Iran took the “remedial” measures in line with the provisions of the deal that outlined the options of a party in the event of a major non-performance by another signatory.
Delegates held a fourth round of high-level talks in Vienna, Austria, on Friday, with both sides reporting progress and signaling a willingness to work out the remaining stumbling blocks.
Iran’s top negotiator, Deputy Foreign Minister Abbas Araqchi, said both sides are “serious” in efforts to revive the JCPOA, and that the talks will continue until all of Tehran’s demands are met.
“The information we have received from the American side is that they are also serious in returning to the JCPOA and they have so far expressed readiness to lift a large part of the sanctions,” Araqchi said after a session of talks in Vienna.
“That is why the talks will continue until all our demands in this regard are met,” he added.
US President Joe Biden, who has admitted that Trump’s maximum pressure policy has failed, told reporters at the White House on Friday that he believed Iran was approaching the Vienna talks seriously.
“But how serious and what they’re prepared to do is a different story,” Biden said. “We’re still talking.”

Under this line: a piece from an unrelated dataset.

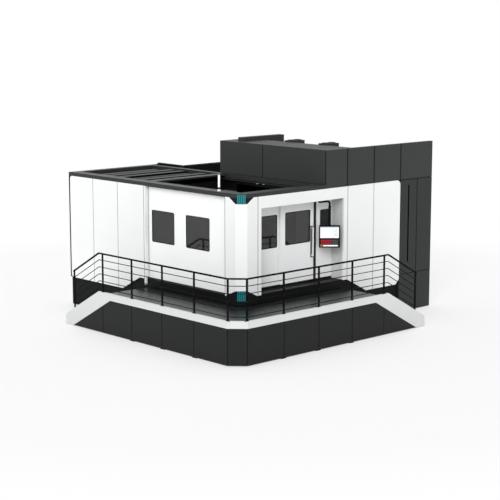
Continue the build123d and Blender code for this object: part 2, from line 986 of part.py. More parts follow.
chamfer_start, chamfer_finish = corner_points(0)
chamfer_middle = ((chamfer_start[0] + chamfer_finish[0]) / 2, (chamfer_start[1] + chamfer_finish[1]) / 2)
chamfer_plane = Plane(
    origin=(corner_x + chamfer_middle[0], corner_y + chamfer_middle[1], 0),
    x_dir=(chamfer_front, -chamfer_side, 0),
    z_dir=(-chamfer_side, -chamfer_front, 0),
)


def corner_shell(bottom, top, thickness):
    """Folded sheet round the corner column, with a return at each seam."""
    outer = ((walkway, corner_end), *corner_points(0), (corner_end, walkway))
    inner = (
        (corner_end - thickness, walkway + thickness),
        *reversed(corner_points(thickness)),
        (walkway + thickness, corner_end - thickness),
    )
    with BuildSketch(level(bottom)) as profile:
        outline(
            *outer,
            (corner_end, frame_face),
            (corner_end - thickness, frame_face),
            *inner,
            (frame_face, corner_end - thickness),
            (frame_face, corner_end),
        )
    extrude(profile.sketch, amount=top - bottom)


with BuildPart() as cap_space:
    for plane, start, depth in (
        (facing_front(walkway), walkway + chamfer_front, -fold),
        (facing_side(walkway), walkway + chamfer_side, fold),
    ):
        with BuildSketch(plane):
            outline((start, cap_low), (corner_end, cap_high), (start, cap_high))
            outline(
                (start, foot_cap_bottom),
                (corner_end, foot_cap_bottom),
                (corner_end, foot_cap_shoulder),
                (start, foot_cap_top),
            )
        extrude(amount=depth)
    corner_square = (walkway + chamfer_front, walkway + chamfer_side)
    block((walkway, walkway, cap_low), (*corner_square, cap_high))
    block((walkway, walkway, foot_cap_bottom), (*corner_square, foot_cap_top))

with BuildPart() as corner_cover:
    corner_shell(foot_cap_bottom, panel_top, sheet)
    add(cap_space.part, mode=Mode.SUBTRACT)
save(corner_cover.part, "corner_cover")

with BuildPart() as corner_caps:
    corner_shell(foot_cap_bottom, panel_top, sheet)
    add(cap_space.part, mode=Mode.INTERSECT)
save(corner_caps.part, "corner_caps")

insert_rib_pitch = (insert_width - insert_rib_width) / (insert_rib_count - 1)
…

American delegates are present in Vienna, but they are not allowed to directly participate in the talks since the US is no longer a signatory to the nuclear deal.
Biden has said he wants to rejoin the nuclear deal, but that Iran needs to return to “full compliance” first. Tehran says, as the party that reneged on its international obligations, the US must first show good faith by removing all the sanctions – imposed, re-imposed, or relabeled since 2015-- in a verifiable manner.